With an aim to push electric vehicles (EVs) in India, the government has invited proposals from cities with a population over 10 lakh to provide grants under the Faster Adoption and Manufacturing of (Hybrid &) Electric Vehicles in India (FAME India) scheme. The cities will have to adopt electric vehicles in multi-modal public transport.
"The Expression of Interest is for a pilot project under the FAME India Scheme, specifically designed to give a push to electric vehicles in multi-modal public transport," a senior government official told news agency PTI.
The 'Expression of Interest' has been floated by the Heavy Industries Ministry, which has invited state governments and municipal corporations for switching to electric vehicles for shared mass transport.

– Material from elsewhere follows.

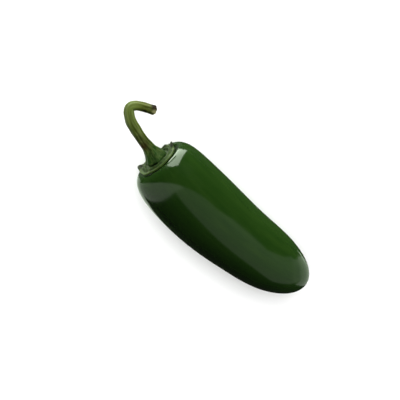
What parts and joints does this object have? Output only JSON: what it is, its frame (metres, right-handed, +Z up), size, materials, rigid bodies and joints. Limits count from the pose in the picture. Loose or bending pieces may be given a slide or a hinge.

Electric vehicles are still not popular in India. High price for vehicles, shorter range and lack of infrastructure hold back EVs evolution in India. However, the scene is set to change as the Narendra Modi government recently announced its ambitious plan that sees India using only electric vehicles by 2030.
According to the proposal, the government would offer a maximum fund of Rs 105 crore to each selected cities in the current financial year to procure mass electric vehicles for public transport.
Other than the monetary grant of up to Rs 105 crore per city, the central government will fund to setting up charging station and other infrastructure with a maximum ceiling of Rs 15 crore per city.
Parameters such as the population of a city, its average pollution level, the number of vehicles registered and ranking in Swachh Bharat Abhiyan will determine the selection of the city.
And funding will be available only to procure electric buses, electric 4-wheelers, battery-powered passenger cars and electric 3-wheelers. The demand incentive is available to buyers including end-users and consumers in the form of an upfront reduced price to enable wider adoption, under the FAME India Scheme, according to the report.
Earlier, Union Minister for Road Transport and Highways Nitin Gadkari had sent a strong message to automakers to move to alternative-fuel vehicles
"I am going to do it, whether you like it or not. I will bulldoze. Petrol diesel banaane walon kaa band-baajaa bajaanaa hai (We will take the makers of petrol/diesel engine vehicles to task)," Gadkari had said.
Following the government's electric vehicle push, Maruti Suzuki Chairman RC Bhargava had said that the company plans to release models based on customer preferences. Speaking at the company's 36th annual general meeting (AGM), he had said that the move could greatly enhance the usage of electric vehicles in the country and lead to a cleaner environment over time.
States are playing equally important role in adopting electric vehicles. Recently, the Karnataka government had said that it is exploring every possibility to attract investments worth Rs 31,000 crore from companies looking to set up manufacturing and R&D units for EVs in the state.
Karnataka's Industries Minister RV Deshpande had said, "I am sure this policy would be a game-changer in the industry and will be a model for other states. Our real work starts now, focusing on developing a ready ecosystem for a vibrant EV sector in the state."
Taking cues from the government, car manufactures are gearing up for the switch to electric. Companies like Mahindra and Mahindra, Maruti Suzuki and Tata Motors are betting big on the electric cars.
On September 18, the Mahindra Group and Ford Motor Company had signed a MoU to get into a stretegic partnership to leverage their mutual strengths for mobility programs, connected vehicle projects, electrification and distribution within India and global markets.
Energy Efficiency Services Ltd (EESL), a venture set up under Ministry of Power to facilitate implementation of energy efficiency projects, invited the tender bids for supplying electric vehicles for government departments.
Tata Motors has won the tender. And EESL now plans to replace petrol and diesel cars used by government and its agencies over the next 3-4 years.
But before the switch to EVs project sees the light of the day, we need to ponder on a few challenges. Currently, Mahindra and Mahindra is the only company in India selling electric cars and the Lithium battery it uses for powering its EVs is imported.
Next, for India to be ready for EVs, the battery charging stations will have to be a focus area. So far, there seems to be no clear plan on how this will be developed. We need a proper blueprint for the electric vehicle infrastructure in place before making headline-grabbing statements.